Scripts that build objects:
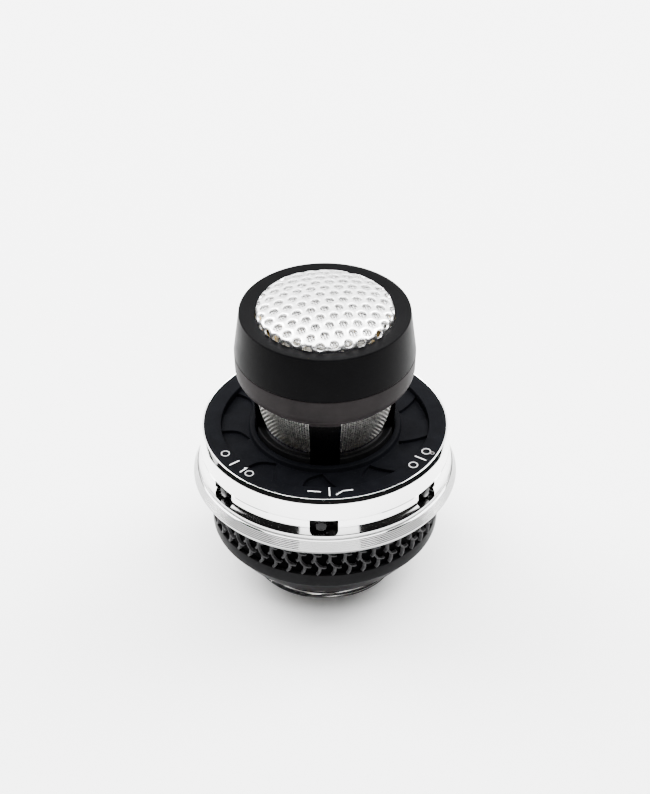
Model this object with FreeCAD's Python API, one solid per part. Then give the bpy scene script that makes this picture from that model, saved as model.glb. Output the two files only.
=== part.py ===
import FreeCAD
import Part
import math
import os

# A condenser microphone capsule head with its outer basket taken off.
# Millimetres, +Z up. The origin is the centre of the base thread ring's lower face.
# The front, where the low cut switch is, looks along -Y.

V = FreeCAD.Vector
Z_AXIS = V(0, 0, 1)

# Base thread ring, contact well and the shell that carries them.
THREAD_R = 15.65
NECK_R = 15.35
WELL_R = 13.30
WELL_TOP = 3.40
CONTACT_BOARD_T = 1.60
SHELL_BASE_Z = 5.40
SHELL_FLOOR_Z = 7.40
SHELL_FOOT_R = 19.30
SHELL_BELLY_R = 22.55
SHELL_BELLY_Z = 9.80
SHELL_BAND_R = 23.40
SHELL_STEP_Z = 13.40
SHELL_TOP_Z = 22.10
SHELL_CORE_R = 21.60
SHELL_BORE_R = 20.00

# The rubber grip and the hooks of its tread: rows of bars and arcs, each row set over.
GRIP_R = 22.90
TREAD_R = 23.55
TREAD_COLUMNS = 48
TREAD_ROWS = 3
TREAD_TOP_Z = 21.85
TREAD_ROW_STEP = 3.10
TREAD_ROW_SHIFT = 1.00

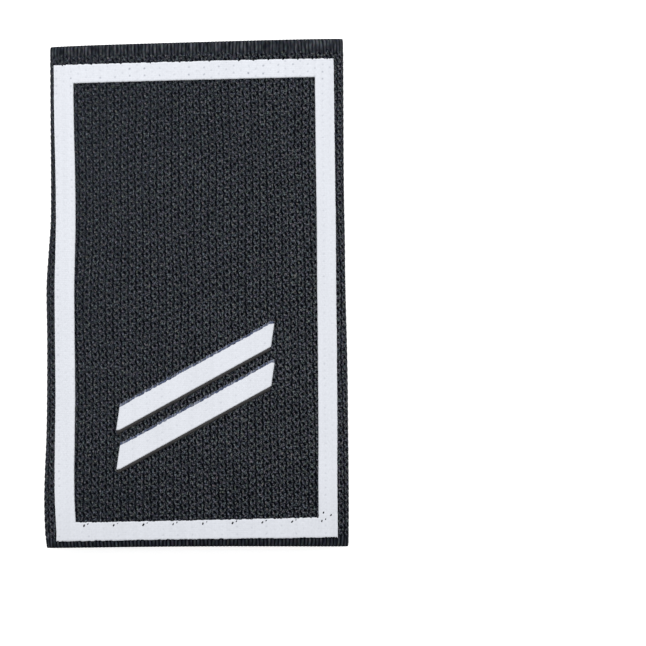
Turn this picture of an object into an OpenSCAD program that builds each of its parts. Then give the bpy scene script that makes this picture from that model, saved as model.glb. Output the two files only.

§ Goal of the exercise
The records above should be restated word for word, please.

§ The answer
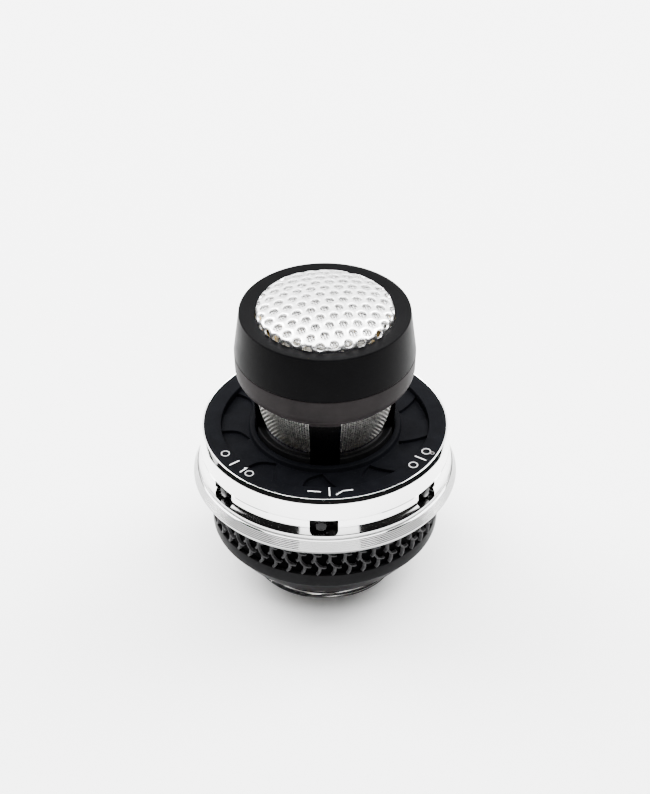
Model this object with FreeCAD's Python API, one solid per part. Then give the bpy scene script that makes this picture from that model, saved as model.glb. Output the two files only.
=== part.py ===
import FreeCAD
import Part
import math
import os

# A condenser microphone capsule head with its outer basket taken off.
# Millimetres, +Z up. The origin is the centre of the base thread ring's lower face.
# The front, where the low cut switch is, looks along -Y.

V = FreeCAD.Vector
Z_AXIS = V(0, 0, 1)

# Base thread ring, contact well and the shell that carries them.
THREAD_R = 15.65
NECK_R = 15.35
WELL_R = 13.30
WELL_TOP = 3.40
CONTACT_BOARD_T = 1.60
SHELL_BASE_Z = 5.40
SHELL_FLOOR_Z = 7.40
SHELL_FOOT_R = 19.30
SHELL_BELLY_R = 22.55
SHELL_BELLY_Z = 9.80
SHELL_BAND_R = 23.40
SHELL_STEP_Z = 13.40
SHELL_TOP_Z = 22.10
SHELL_CORE_R = 21.60
SHELL_BORE_R = 20.00

# The rubber grip and the hooks of its tread: rows of bars and arcs, each row set over.
GRIP_R = 22.90
TREAD_R = 23.55
TREAD_COLUMNS = 48
TREAD_ROWS = 3
TREAD_TOP_Z = 21.85
TREAD_ROW_STEP = 3.10
TREAD_ROW_SHIFT = 1.00

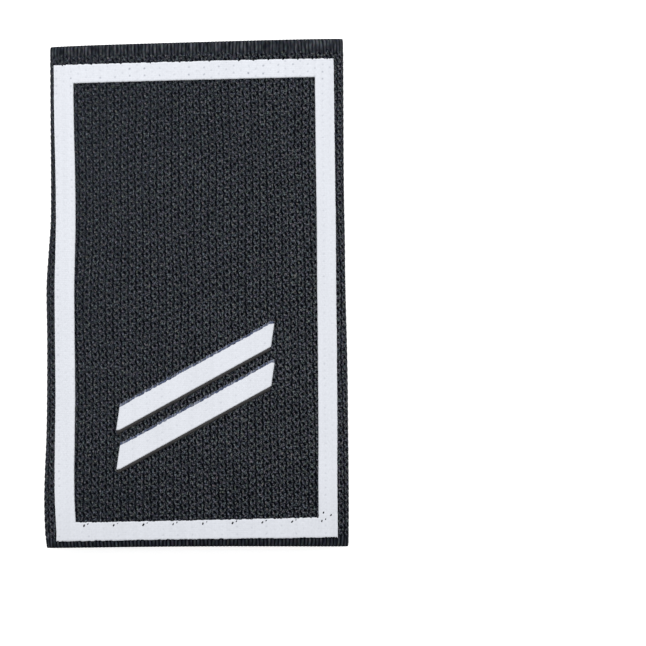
Turn this picture of an object into an OpenSCAD program that builds each of its parts. Then give the bpy scene script that makes this picture from that model, saved as model.glb. Output the two files only.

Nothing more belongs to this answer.